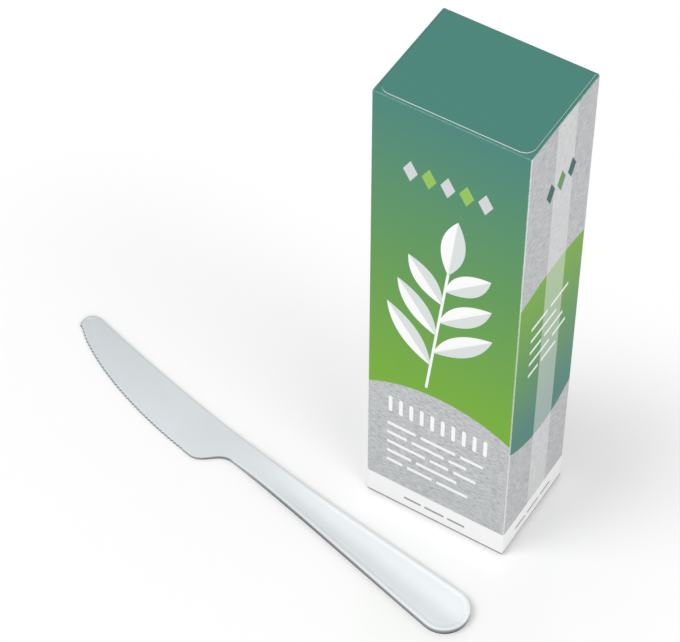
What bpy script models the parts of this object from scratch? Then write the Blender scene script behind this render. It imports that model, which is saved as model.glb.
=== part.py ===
# A sealed carton of plastic table knives standing upright, and one knife lying flat in front of it.
# Metres, +Z up. The origin is the middle of the carton's base, and the carton's front faces -Y.

import math

import bmesh
import bpy
from mathutils import Vector

# Carton, folded from one sheet of board
CARTON_WIDTH = 0.0565
CARTON_DEPTH = 0.043
CARTON_HEIGHT = 0.205
BOARD = 0.0004  # thickness of the board
UPRIGHT_FOLD_RADIUS = 0.0008  # outside radius of the four upright folds
END_FOLD_RADIUS = 0.0006  # outside radius of the folds at the top and bottom
FLAP_SHOULDER = 0.0006  # from the end fold to the cut edge of the outer flap glued over it
FLAP_CORNER_RADIUS = 0.004  # at the outer flap's two free corners
FLAP_ROOT_RADIUS = 0.0002  # where the outer flap's cut edge meets its fold
SEAM_WIDTH = 0.0004  # the open line beside the glued seam, down the back
SEAM_DEPTH = 0.0003
SEAM_FROM_FLAP = 0.0005  # from the outer flap's cut edge to the seam
CORNER_STEPS = 4
FOLD_STEPS = 3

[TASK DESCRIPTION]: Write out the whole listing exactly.

[EXERCISE ANSWER]:
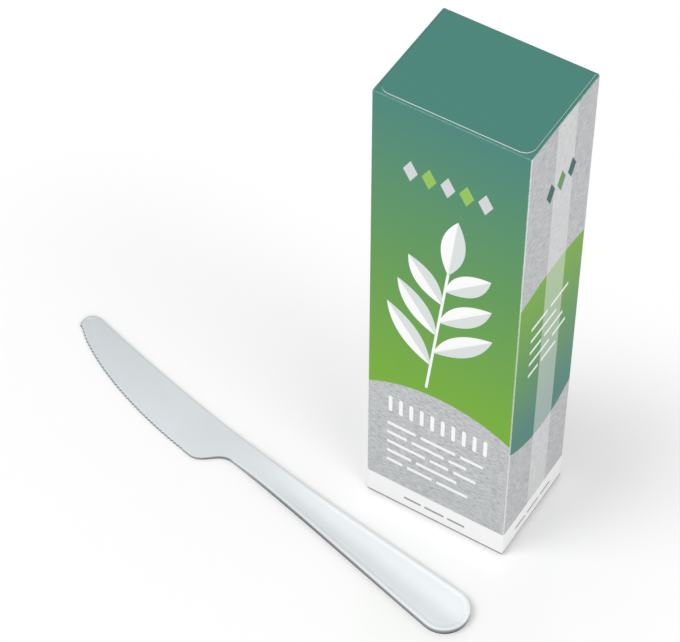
What bpy script models the parts of this object from scratch? Then write the Blender scene script behind this render. It imports that model, which is saved as model.glb.
=== part.py ===
# A sealed carton of plastic table knives standing upright, and one knife lying flat in front of it.
# Metres, +Z up. The origin is the middle of the carton's base, and the carton's front faces -Y.

import math

import bmesh
import bpy
from mathutils import Vector

# Carton, folded from one sheet of board
CARTON_WIDTH = 0.0565
CARTON_DEPTH = 0.043
CARTON_HEIGHT = 0.205
BOARD = 0.0004  # thickness of the board
UPRIGHT_FOLD_RADIUS = 0.0008  # outside radius of the four upright folds
END_FOLD_RADIUS = 0.0006  # outside radius of the folds at the top and bottom
FLAP_SHOULDER = 0.0006  # from the end fold to the cut edge of the outer flap glued over it
FLAP_CORNER_RADIUS = 0.004  # at the outer flap's two free corners
FLAP_ROOT_RADIUS = 0.0002  # where the outer flap's cut edge meets its fold
SEAM_WIDTH = 0.0004  # the open line beside the glued seam, down the back
SEAM_DEPTH = 0.0003
SEAM_FROM_FLAP = 0.0005  # from the outer flap's cut edge to the seam
CORNER_STEPS = 4
FOLD_STEPS = 3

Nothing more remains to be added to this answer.